── Raw data
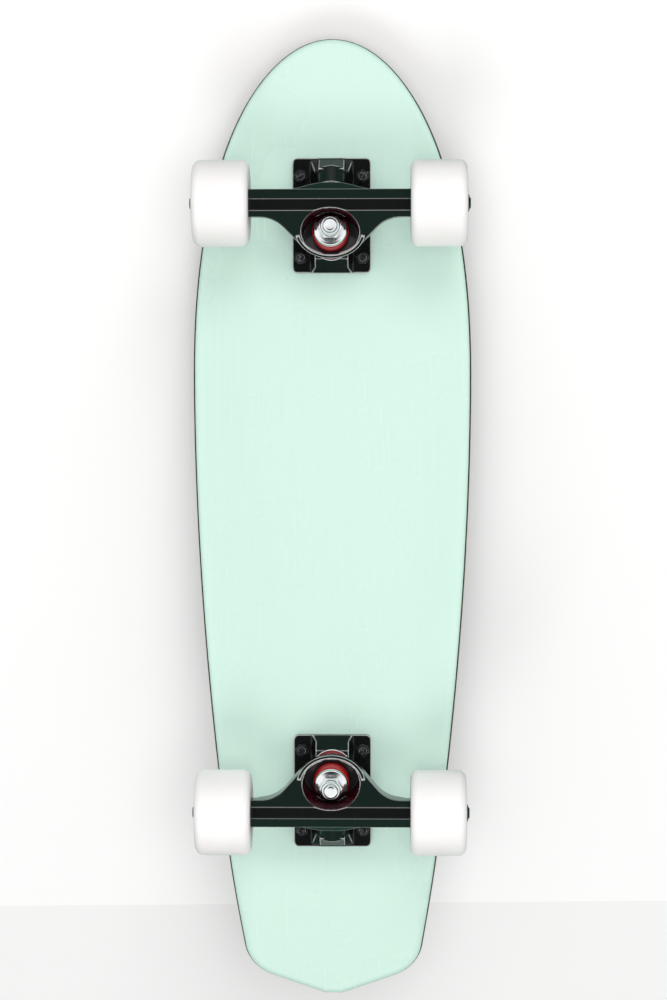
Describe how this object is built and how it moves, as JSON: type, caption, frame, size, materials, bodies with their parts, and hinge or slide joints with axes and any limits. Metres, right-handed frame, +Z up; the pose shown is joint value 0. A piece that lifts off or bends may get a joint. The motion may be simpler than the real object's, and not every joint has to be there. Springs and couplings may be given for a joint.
{
  "type": "skateboard",
  "caption": "Short cruiser skateboard: kicktail maple deck with a mint underside, two black cast trucks with red bushings, and white ball-bearing wheels.",
  "frame": {"origin": "middle of the board's length and width, on the ground under the wheels", "axes": "+X along the board to the nose, +Y across it to the left, +Z up through the riding surface"},
  "size_m": [0.6532, 0.1872, 0.1183],
  "materials": {
    "mint_paint": "satin paint",
    "dyed_maple": "matt",
    "maple": "satin",
    "grip": "gritty",
    "black_steel": "black oxide",
    "black_cast": "gloss",
    "cup_plastic": "smooth",
    "zinc_steel": "bright zinc",
    "red_urethane": "satin",
    "axle_steel": "dark zinc",
    "bearing_steel": "polished",
    "white_urethane": "satin",
    "cage_brass": "satin"
  },
  "bodies": {
    "deck": {"deck_bottom_ply": "mint_paint", "deck_dyed_ply": "dyed_maple", "deck_ply_3": "maple", "deck_ply_4": "maple", "deck_ply_5": "maple", "deck_ply_6": "maple", "deck_top_ply": "maple", "grip_tape": "grip", "mounting_bolts": "black_steel", "mounting_nuts": "black_steel", "front_baseplate": "black_cast", "front_pivot_cup": "cup_plastic", "front_kingpin": "zinc_steel", "front_board_cup_washer": "zinc_steel", "front_board_bushing": "red_urethane", "front_road_bushing": "red_urethane", "front_road_cup_washer": "zinc_steel", "front_kingpin_nut": "zinc_steel", "rear_baseplate": "black_cast", "rear_pivot_cup": "cup_plastic", "rear_kingpin": "zinc_steel", "rear_board_cup_washer": "zinc_steel", "rear_board_bushing": "red_urethane", "rear_road_bushing": "red_urethane", "rear_road_cup_washer": "zinc_steel", "rear_kingpin_nut": "zinc_steel"},
    "front_hanger_set": {"front_hanger": "black_cast", "front_axle": "axle_steel", "front_inner_rings": "bearing_steel", "front_bearing_spacers": "bearing_steel", "front_speed_washers": "bearing_steel", "front_axle_nuts": "axle_steel"},
    "rear_hanger_set": {"rear_hanger": "black_cast", "rear_axle": "axle_steel", "rear_inner_rings": "bearing_steel", "rear_bearing_spacers": "bearing_steel", "rear_speed_washers": "bearing_steel", "rear_axle_nuts": "axle_steel"},
    "wheel_fl_set": {"wheel_fl": "white_urethane", "outer_rings_fl": "bearing_steel", "shields_fl": "bearing_steel"},
    "wheel_fr_set": {"wheel_fr": "white_urethane", "outer_rings_fr": "bearing_steel", "shields_fr": "bearing_steel"},
    "wheel_rl_set": {"wheel_rl": "white_urethane", "outer_rings_rl": "bearing_steel", "shields_rl": "bearing_steel"},
    "wheel_rr_set": {"wheel_rr": "white_urethane", "outer_rings_rr": "bearing_steel", "shields_rr": "bearing_steel"},
    "cage_fl_set": {"balls_fl": "bearing_steel", "cages_fl": "cage_brass"},
    "cage_fr_set": {"balls_fr": "bearing_steel", "cages_fr": "cage_brass"},
    "cage_rl_set": {"balls_rl": "bearing_steel", "cages_rl": "cage_brass"},
    "cage_rr_set": {"balls_rr": "bearing_steel", "cages_rr": "cage_brass"}
  },
  "joints": [
    {"name": "front_steer", "type": "hinge", "parent": "deck", "child": "front_hanger_set", "pos_m": [0.19436, 0, 0.04978], "axis": [0.8745, 0, 0.4851], "range_deg": [-12, 12], "stiffness_Nm_per_rad": 60, "deforming": ["front_board_bushing", "front_road_bushing"]},
    {"name": "rear_steer", "type": "hinge", "parent": "deck", "child": "rear_hanger_set", "pos_m": [-0.16476, 0, 0.04978], "axis": [-0.8745, 0, 0.4851], "range_deg": [-12, 12], "stiffness_Nm_per_rad": 60, "deforming": ["rear_board_bushing", "rear_road_bushing"]},
    {"name": "wheel_fl_spin", "type": "hinge", "parent": "front_hanger_set", "child": "wheel_fl_set", "pos_m": [0.214, 0.0705, 0.028], "axis": [0, 1, 0], "continuous": true},
    {"name": "wheel_fr_spin", "type": "hinge", "parent": "front_hanger_set", "child": "wheel_fr_set", "pos_m": [0.214, -0.0705, 0.028], "axis": [0, 1, 0], "continuous": true},
    {"name": "wheel_rl_spin", "type": "hinge", "parent": "rear_hanger_set", "child": "wheel_rl_set", "pos_m": [-0.1844, 0.0705, 0.028], "axis": [0, 1, 0], "continuous": true},
    {"name": "wheel_rr_spin", "type": "hinge", "parent": "rear_hanger_set", "child": "wheel_rr_set", "pos_m": [-0.1844, -0.0705, 0.028], "axis": [0, 1, 0], "continuous": true},
    {"name": "cage_fl_spin", "type": "hinge", "parent": "front_hanger_set", "child": "cage_fl_set", "pos_m": [0.214, 0.0705, 0.028], "axis": [0, 1, 0], "continuous": true},
    {"name": "cage_fr_spin", "type": "hinge", "parent": "front_hanger_set", "child": "cage_fr_set", "pos_m": [0.214, -0.0705, 0.028], "axis": [0, 1, 0], "continuous": true},
    {"name": "cage_rl_spin", "type": "hinge", "parent": "rear_hanger_set", "child": "cage_rl_set", "pos_m": [-0.1844, 0.0705, 0.028], "axis": [0, 1, 0], "continuous": true},
    {"name": "cage_rr_spin", "type": "hinge", "parent": "rear_hanger_set", "child": "cage_rr_set", "pos_m": [-0.1844, -0.0705, 0.028], "axis": [0, 1, 0], "continuous": true}
  ],
  "couplings": [
    {"joint": "cage_fl_spin", "follows": "wheel_fl_spin", "ratio": 0.6323},
    {"joint": "cage_fr_spin", "follows": "wheel_fr_spin", "ratio": 0.6323},
    {"joint": "cage_rl_spin", "follows": "wheel_rl_spin", "ratio": 0.6323},
    {"joint": "cage_rr_spin", "follows": "wheel_rr_spin", "ratio": 0.6323}
  ]
}
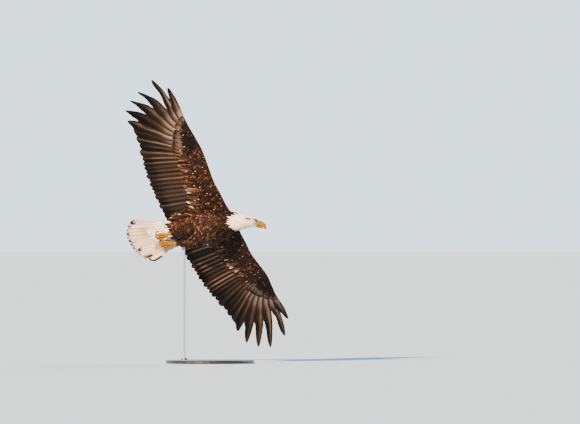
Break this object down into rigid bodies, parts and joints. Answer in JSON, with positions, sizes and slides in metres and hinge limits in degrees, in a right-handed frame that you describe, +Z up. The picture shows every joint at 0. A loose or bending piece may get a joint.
────
**Objective**
Word for word, write out all of the data above.

**Answer to the problem**
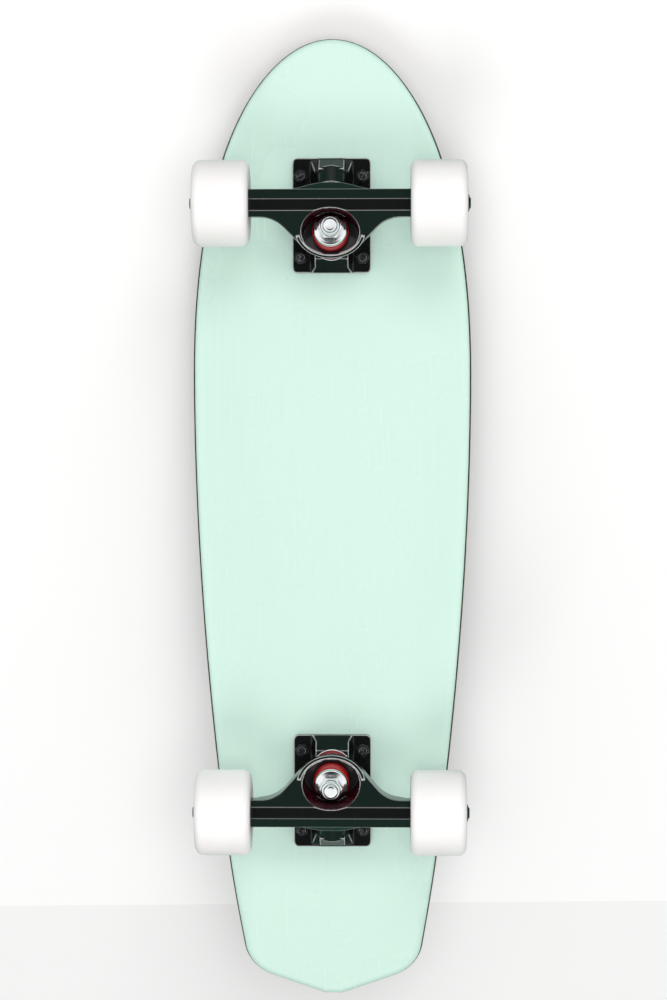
Describe how this object is built and how it moves, as JSON: type, caption, frame, size, materials, bodies with their parts, and hinge or slide joints with axes and any limits. Metres, right-handed frame, +Z up; the pose shown is joint value 0. A piece that lifts off or bends may get a joint. The motion may be simpler than the real object's, and not every joint has to be there. Springs and couplings may be given for a joint.
{
  "type": "skateboard",
  "caption": "Short cruiser skateboard: kicktail maple deck with a mint underside, two black cast trucks with red bushings, and white ball-bearing wheels.",
  "frame": {"origin": "middle of the board's length and width, on the ground under the wheels", "axes": "+X along the board to the nose, +Y across it to the left, +Z up through the riding surface"},
  "size_m": [0.6532, 0.1872, 0.1183],
  "materials": {
    "mint_paint": "satin paint",
    "dyed_maple": "matt",
    "maple": "satin",
    "grip": "gritty",
    "black_steel": "black oxide",
    "black_cast": "gloss",
    "cup_plastic": "smooth",
    "zinc_steel": "bright zinc",
    "red_urethane": "satin",
    "axle_steel": "dark zinc",
    "bearing_steel": "polished",
    "white_urethane": "satin",
    "cage_brass": "satin"
  },
  "bodies": {
    "deck": {"deck_bottom_ply": "mint_paint", "deck_dyed_ply": "dyed_maple", "deck_ply_3": "maple", "deck_ply_4": "maple", "deck_ply_5": "maple", "deck_ply_6": "maple", "deck_top_ply": "maple", "grip_tape": "grip", "mounting_bolts": "black_steel", "mounting_nuts": "black_steel", "front_baseplate": "black_cast", "front_pivot_cup": "cup_plastic", "front_kingpin": "zinc_steel", "front_board_cup_washer": "zinc_steel", "front_board_bushing": "red_urethane", "front_road_bushing": "red_urethane", "front_road_cup_washer": "zinc_steel", "front_kingpin_nut": "zinc_steel", "rear_baseplate": "black_cast", "rear_pivot_cup": "cup_plastic", "rear_kingpin": "zinc_steel", "rear_board_cup_washer": "zinc_steel", "rear_board_bushing": "red_urethane", "rear_road_bushing": "red_urethane", "rear_road_cup_washer": "zinc_steel", "rear_kingpin_nut": "zinc_steel"},
    "front_hanger_set": {"front_hanger": "black_cast", "front_axle": "axle_steel", "front_inner_rings": "bearing_steel", "front_bearing_spacers": "bearing_steel", "front_speed_washers": "bearing_steel", "front_axle_nuts": "axle_steel"},
    "rear_hanger_set": {"rear_hanger": "black_cast", "rear_axle": "axle_steel", "rear_inner_rings": "bearing_steel", "rear_bearing_spacers": "bearing_steel", "rear_speed_washers": "bearing_steel", "rear_axle_nuts": "axle_steel"},
    "wheel_fl_set": {"wheel_fl": "white_urethane", "outer_rings_fl": "bearing_steel", "shields_fl": "bearing_steel"},
    "wheel_fr_set": {"wheel_fr": "white_urethane", "outer_rings_fr": "bearing_steel", "shields_fr": "bearing_steel"},
    "wheel_rl_set": {"wheel_rl": "white_urethane", "outer_rings_rl": "bearing_steel", "shields_rl": "bearing_steel"},
    "wheel_rr_set": {"wheel_rr": "white_urethane", "outer_rings_rr": "bearing_steel", "shields_rr": "bearing_steel"},
    "cage_fl_set": {"balls_fl": "bearing_steel", "cages_fl": "cage_brass"},
    "cage_fr_set": {"balls_fr": "bearing_steel", "cages_fr": "cage_brass"},
    "cage_rl_set": {"balls_rl": "bearing_steel", "cages_rl": "cage_brass"},
    "cage_rr_set": {"balls_rr": "bearing_steel", "cages_rr": "cage_brass"}
  },
  "joints": [
    {"name": "front_steer", "type": "hinge", "parent": "deck", "child": "front_hanger_set", "pos_m": [0.19436, 0, 0.04978], "axis": [0.8745, 0, 0.4851], "range_deg": [-12, 12], "stiffness_Nm_per_rad": 60, "deforming": ["front_board_bushing", "front_road_bushing"]},
    {"name": "rear_steer", "type": "hinge", "parent": "deck", "child": "rear_hanger_set", "pos_m": [-0.16476, 0, 0.04978], "axis": [-0.8745, 0, 0.4851], "range_deg": [-12, 12], "stiffness_Nm_per_rad": 60, "deforming": ["rear_board_bushing", "rear_road_bushing"]},
    {"name": "wheel_fl_spin", "type": "hinge", "parent": "front_hanger_set", "child": "wheel_fl_set", "pos_m": [0.214, 0.0705, 0.028], "axis": [0, 1, 0], "continuous": true},
    {"name": "wheel_fr_spin", "type": "hinge", "parent": "front_hanger_set", "child": "wheel_fr_set", "pos_m": [0.214, -0.0705, 0.028], "axis": [0, 1, 0], "continuous": true},
    {"name": "wheel_rl_spin", "type": "hinge", "parent": "rear_hanger_set", "child": "wheel_rl_set", "pos_m": [-0.1844, 0.0705, 0.028], "axis": [0, 1, 0], "continuous": true},
    {"name": "wheel_rr_spin", "type": "hinge", "parent": "rear_hanger_set", "child": "wheel_rr_set", "pos_m": [-0.1844, -0.0705, 0.028], "axis": [0, 1, 0], "continuous": true},
    {"name": "cage_fl_spin", "type": "hinge", "parent": "front_hanger_set", "child": "cage_fl_set", "pos_m": [0.214, 0.0705, 0.028], "axis": [0, 1, 0], "continuous": true},
    {"name": "cage_fr_spin", "type": "hinge", "parent": "front_hanger_set", "child": "cage_fr_set", "pos_m": [0.214, -0.0705, 0.028], "axis": [0, 1, 0], "continuous": true},
    {"name": "cage_rl_spin", "type": "hinge", "parent": "rear_hanger_set", "child": "cage_rl_set", "pos_m": [-0.1844, 0.0705, 0.028], "axis": [0, 1, 0], "continuous": true},
    {"name": "cage_rr_spin", "type": "hinge", "parent": "rear_hanger_set", "child": "cage_rr_set", "pos_m": [-0.1844, -0.0705, 0.028], "axis": [0, 1, 0], "continuous": true}
  ],
  "couplings": [
    {"joint": "cage_fl_spin", "follows": "wheel_fl_spin", "ratio": 0.6323},
    {"joint": "cage_fr_spin", "follows": "wheel_fr_spin", "ratio": 0.6323},
    {"joint": "cage_rl_spin", "follows": "wheel_rl_spin", "ratio": 0.6323},
    {"joint": "cage_rr_spin", "follows": "wheel_rr_spin", "ratio": 0.6323}
  ]
}
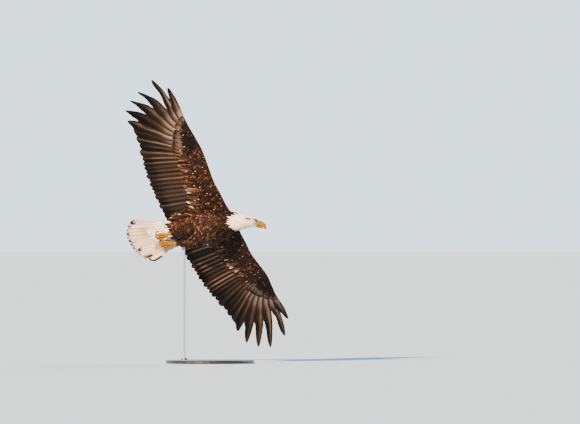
Break this object down into rigid bodies, parts and joints. Answer in JSON, with positions, sizes and slides in metres and hinge limits in degrees, in a right-handed frame that you describe, +Z up. The picture shows every joint at 0. A loose or bending piece may get a joint.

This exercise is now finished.